— Begin GIVEN MATERIAL —

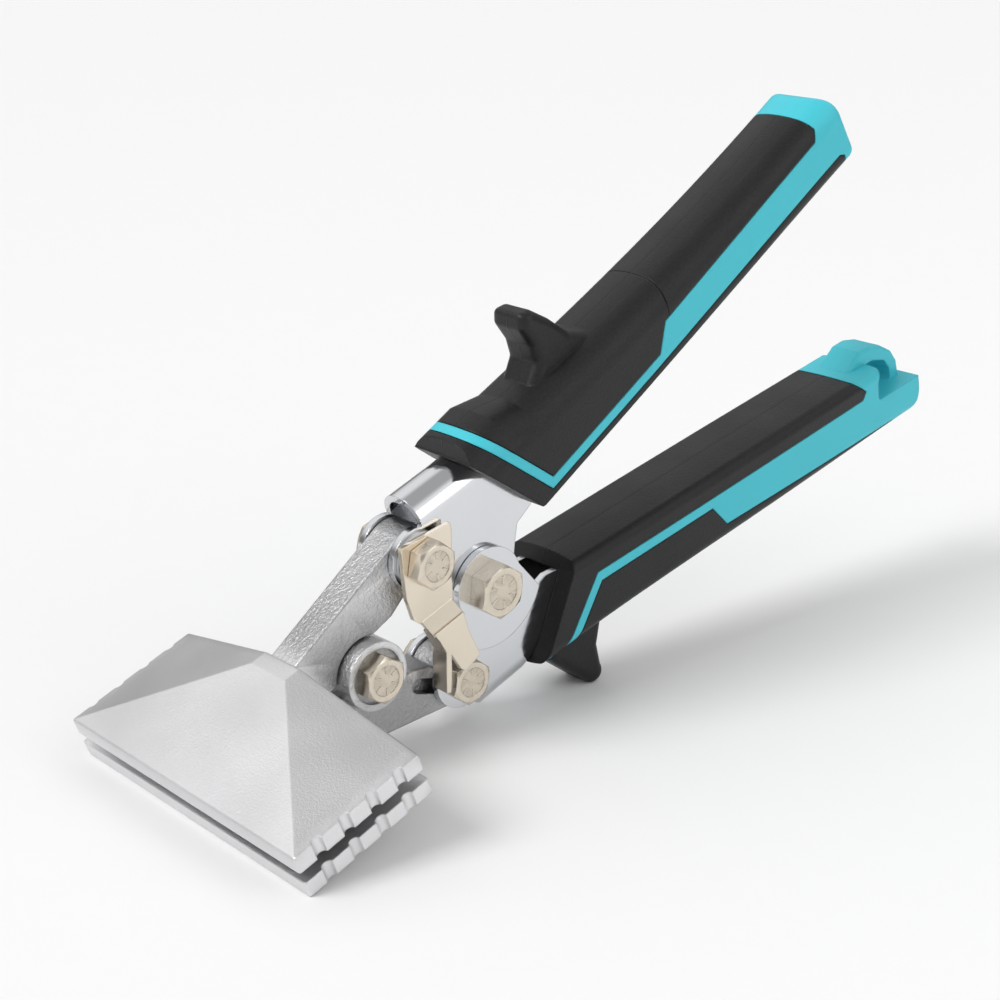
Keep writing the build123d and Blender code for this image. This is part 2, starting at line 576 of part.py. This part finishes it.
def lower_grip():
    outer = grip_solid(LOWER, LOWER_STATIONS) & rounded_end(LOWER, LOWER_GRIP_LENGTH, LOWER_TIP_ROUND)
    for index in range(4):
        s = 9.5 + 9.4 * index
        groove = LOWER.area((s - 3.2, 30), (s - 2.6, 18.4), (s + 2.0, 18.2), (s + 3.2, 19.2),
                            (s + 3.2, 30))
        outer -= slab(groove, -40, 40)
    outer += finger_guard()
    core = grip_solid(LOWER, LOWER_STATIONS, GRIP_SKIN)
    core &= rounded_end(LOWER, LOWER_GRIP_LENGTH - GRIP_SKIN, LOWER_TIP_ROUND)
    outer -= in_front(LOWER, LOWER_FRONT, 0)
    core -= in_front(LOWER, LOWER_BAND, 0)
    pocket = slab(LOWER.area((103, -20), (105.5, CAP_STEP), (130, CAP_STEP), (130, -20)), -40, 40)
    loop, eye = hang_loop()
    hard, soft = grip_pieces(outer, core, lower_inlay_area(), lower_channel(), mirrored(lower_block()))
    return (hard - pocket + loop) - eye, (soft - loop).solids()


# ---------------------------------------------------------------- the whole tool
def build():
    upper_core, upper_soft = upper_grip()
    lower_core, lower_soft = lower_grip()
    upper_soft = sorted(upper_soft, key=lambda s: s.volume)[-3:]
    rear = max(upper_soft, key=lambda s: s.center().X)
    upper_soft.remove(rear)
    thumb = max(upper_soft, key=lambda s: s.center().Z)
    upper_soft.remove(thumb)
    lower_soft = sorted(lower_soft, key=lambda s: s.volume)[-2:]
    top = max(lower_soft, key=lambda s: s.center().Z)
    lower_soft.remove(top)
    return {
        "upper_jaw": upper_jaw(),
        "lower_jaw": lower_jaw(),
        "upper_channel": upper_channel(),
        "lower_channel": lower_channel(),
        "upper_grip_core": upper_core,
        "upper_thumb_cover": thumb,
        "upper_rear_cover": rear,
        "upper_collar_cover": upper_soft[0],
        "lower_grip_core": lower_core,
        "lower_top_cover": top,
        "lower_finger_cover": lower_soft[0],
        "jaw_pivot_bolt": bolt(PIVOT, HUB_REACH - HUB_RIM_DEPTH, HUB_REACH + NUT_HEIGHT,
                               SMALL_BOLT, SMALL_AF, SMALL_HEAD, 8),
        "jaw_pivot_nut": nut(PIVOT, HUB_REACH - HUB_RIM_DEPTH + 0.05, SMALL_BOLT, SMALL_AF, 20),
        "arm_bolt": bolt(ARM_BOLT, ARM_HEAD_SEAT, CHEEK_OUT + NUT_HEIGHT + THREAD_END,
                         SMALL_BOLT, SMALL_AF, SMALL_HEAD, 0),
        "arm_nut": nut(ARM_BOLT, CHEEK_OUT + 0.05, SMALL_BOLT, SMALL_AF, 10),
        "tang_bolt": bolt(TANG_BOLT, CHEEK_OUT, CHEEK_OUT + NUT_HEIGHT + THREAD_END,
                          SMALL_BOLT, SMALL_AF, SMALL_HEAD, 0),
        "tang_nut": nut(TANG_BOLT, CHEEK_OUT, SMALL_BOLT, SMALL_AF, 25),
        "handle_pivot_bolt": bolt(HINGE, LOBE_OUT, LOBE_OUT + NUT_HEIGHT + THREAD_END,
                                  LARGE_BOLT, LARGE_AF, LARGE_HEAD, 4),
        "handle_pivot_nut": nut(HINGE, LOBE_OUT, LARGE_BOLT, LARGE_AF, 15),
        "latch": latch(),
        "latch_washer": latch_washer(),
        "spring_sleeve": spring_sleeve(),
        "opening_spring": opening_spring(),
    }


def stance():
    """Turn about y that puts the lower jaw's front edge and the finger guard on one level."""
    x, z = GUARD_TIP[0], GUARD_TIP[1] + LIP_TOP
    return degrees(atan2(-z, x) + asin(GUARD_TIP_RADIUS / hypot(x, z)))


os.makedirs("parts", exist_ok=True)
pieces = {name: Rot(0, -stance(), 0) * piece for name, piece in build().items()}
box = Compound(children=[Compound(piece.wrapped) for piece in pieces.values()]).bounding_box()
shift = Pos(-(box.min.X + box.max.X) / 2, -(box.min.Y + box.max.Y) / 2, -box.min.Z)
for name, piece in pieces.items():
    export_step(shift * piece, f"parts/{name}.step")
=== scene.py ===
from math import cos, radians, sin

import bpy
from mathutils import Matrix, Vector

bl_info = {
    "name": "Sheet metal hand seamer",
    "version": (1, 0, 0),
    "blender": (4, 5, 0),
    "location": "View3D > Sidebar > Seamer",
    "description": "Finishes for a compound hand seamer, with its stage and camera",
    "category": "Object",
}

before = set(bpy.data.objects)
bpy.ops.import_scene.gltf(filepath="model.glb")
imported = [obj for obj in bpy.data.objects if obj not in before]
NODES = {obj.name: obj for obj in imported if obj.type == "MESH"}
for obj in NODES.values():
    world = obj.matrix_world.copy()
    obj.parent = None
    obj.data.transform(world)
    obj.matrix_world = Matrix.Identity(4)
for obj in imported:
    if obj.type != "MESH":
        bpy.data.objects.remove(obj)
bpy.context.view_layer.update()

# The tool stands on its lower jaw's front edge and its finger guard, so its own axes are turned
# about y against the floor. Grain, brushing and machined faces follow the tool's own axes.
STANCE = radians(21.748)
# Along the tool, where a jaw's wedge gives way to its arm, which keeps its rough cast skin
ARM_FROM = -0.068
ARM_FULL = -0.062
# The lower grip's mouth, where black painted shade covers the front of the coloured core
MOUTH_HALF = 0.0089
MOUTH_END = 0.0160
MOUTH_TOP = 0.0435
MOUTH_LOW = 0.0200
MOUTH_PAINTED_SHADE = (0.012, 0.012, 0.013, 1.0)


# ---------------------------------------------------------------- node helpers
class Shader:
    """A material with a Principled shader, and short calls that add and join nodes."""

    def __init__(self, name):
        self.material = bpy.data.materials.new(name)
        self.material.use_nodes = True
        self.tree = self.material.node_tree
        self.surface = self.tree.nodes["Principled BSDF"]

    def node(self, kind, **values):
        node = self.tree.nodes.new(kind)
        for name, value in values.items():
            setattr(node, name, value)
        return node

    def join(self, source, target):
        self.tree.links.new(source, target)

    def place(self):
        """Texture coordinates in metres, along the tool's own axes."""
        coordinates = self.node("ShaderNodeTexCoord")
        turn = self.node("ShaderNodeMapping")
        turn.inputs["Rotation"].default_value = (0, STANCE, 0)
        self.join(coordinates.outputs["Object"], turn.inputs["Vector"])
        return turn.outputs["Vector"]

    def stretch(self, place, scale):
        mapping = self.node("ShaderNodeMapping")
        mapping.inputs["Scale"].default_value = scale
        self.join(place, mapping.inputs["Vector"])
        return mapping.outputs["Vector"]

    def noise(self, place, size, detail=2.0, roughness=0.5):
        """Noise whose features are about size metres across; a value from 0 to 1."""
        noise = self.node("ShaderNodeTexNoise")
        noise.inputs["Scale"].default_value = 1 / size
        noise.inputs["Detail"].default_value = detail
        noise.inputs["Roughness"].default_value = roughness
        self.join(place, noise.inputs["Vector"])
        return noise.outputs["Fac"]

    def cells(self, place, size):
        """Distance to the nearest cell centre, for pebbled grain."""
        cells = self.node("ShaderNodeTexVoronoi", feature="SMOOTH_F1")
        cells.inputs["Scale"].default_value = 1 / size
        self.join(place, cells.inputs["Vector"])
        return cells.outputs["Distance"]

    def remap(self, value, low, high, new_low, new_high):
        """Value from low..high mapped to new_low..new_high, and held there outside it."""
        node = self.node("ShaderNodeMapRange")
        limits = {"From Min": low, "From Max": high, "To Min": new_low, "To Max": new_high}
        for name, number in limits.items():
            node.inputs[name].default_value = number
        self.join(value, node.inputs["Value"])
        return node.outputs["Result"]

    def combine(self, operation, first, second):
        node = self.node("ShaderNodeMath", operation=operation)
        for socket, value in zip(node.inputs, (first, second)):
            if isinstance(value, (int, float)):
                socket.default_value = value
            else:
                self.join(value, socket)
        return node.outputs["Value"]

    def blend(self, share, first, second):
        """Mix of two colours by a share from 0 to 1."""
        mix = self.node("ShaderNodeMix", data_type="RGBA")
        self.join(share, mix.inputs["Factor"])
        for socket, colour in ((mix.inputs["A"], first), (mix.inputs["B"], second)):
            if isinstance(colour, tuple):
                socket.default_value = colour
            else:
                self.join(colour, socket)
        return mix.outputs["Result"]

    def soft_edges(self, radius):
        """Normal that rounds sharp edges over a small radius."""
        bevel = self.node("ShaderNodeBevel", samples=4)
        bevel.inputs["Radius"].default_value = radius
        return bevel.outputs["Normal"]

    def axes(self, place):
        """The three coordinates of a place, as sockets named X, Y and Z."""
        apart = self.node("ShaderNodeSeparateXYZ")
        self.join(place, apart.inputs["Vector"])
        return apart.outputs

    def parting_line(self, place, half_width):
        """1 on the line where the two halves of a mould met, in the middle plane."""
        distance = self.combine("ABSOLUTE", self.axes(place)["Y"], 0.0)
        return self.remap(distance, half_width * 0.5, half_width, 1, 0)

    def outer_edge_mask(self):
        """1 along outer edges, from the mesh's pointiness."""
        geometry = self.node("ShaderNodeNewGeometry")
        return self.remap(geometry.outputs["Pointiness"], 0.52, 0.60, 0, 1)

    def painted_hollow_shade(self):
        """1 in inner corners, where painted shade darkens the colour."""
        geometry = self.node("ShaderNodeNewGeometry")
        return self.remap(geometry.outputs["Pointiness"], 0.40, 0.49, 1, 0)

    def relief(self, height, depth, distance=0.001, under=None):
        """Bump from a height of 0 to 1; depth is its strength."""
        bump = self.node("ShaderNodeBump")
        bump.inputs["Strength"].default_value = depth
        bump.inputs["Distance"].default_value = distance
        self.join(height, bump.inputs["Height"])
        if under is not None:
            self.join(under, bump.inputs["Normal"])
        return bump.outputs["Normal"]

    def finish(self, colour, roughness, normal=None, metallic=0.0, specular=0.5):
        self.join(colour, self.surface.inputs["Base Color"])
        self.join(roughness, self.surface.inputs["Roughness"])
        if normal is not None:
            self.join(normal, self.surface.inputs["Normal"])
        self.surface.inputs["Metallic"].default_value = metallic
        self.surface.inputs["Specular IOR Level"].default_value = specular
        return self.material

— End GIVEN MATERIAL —

## GOAL OF THE EXERCISE:
Return exactly the lines from the beginning of the data above through the one containing "return (hard - pocket", please. Include both end lines and add nothing else.

## ANSWER TO THIS TASK:
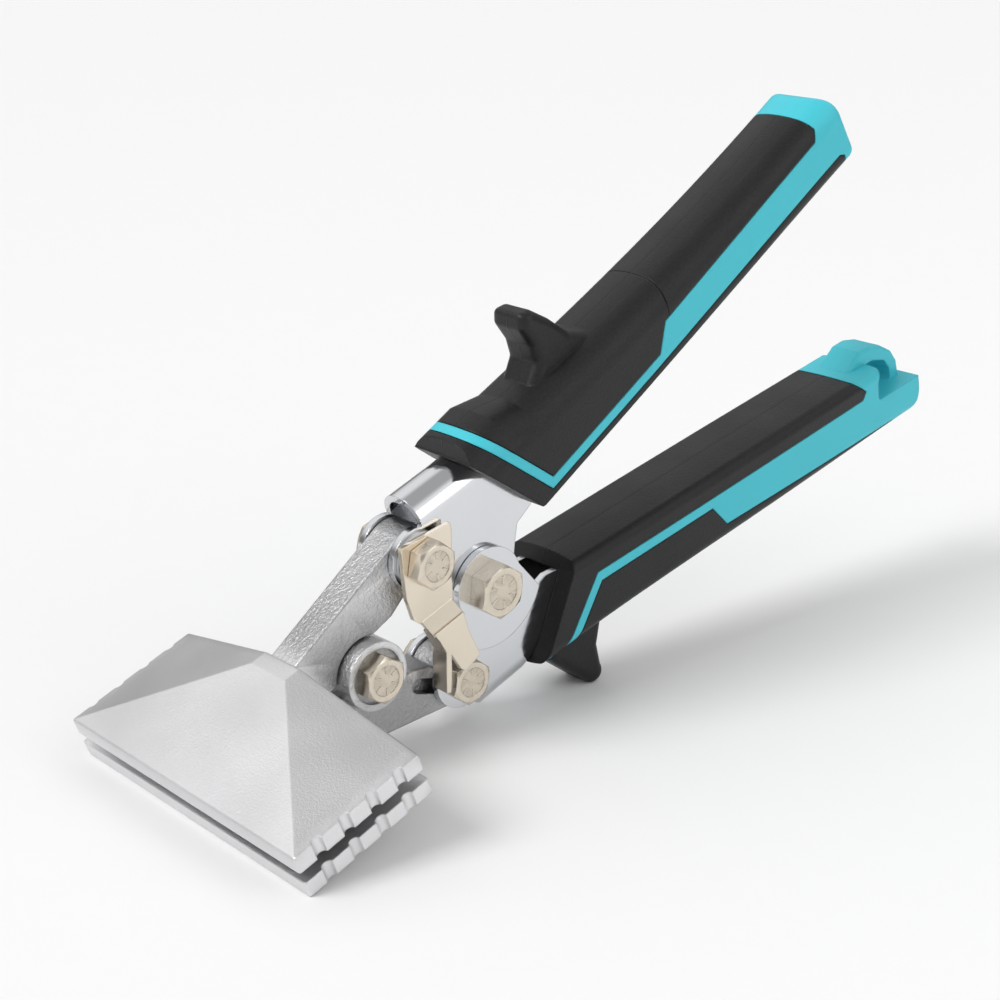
Keep writing the build123d and Blender code for this image. This is part 2, starting at line 576 of part.py. This part finishes it.
def lower_grip():
    outer = grip_solid(LOWER, LOWER_STATIONS) & rounded_end(LOWER, LOWER_GRIP_LENGTH, LOWER_TIP_ROUND)
    for index in range(4):
        s = 9.5 + 9.4 * index
        groove = LOWER.area((s - 3.2, 30), (s - 2.6, 18.4), (s + 2.0, 18.2), (s + 3.2, 19.2),
                            (s + 3.2, 30))
        outer -= slab(groove, -40, 40)
    outer += finger_guard()
    core = grip_solid(LOWER, LOWER_STATIONS, GRIP_SKIN)
    core &= rounded_end(LOWER, LOWER_GRIP_LENGTH - GRIP_SKIN, LOWER_TIP_ROUND)
    outer -= in_front(LOWER, LOWER_FRONT, 0)
    core -= in_front(LOWER, LOWER_BAND, 0)
    pocket = slab(LOWER.area((103, -20), (105.5, CAP_STEP), (130, CAP_STEP), (130, -20)), -40, 40)
    loop, eye = hang_loop()
    hard, soft = grip_pieces(outer, core, lower_inlay_area(), lower_channel(), mirrored(lower_block()))
    return (hard - pocket + loop) - eye, (soft - loop).solids()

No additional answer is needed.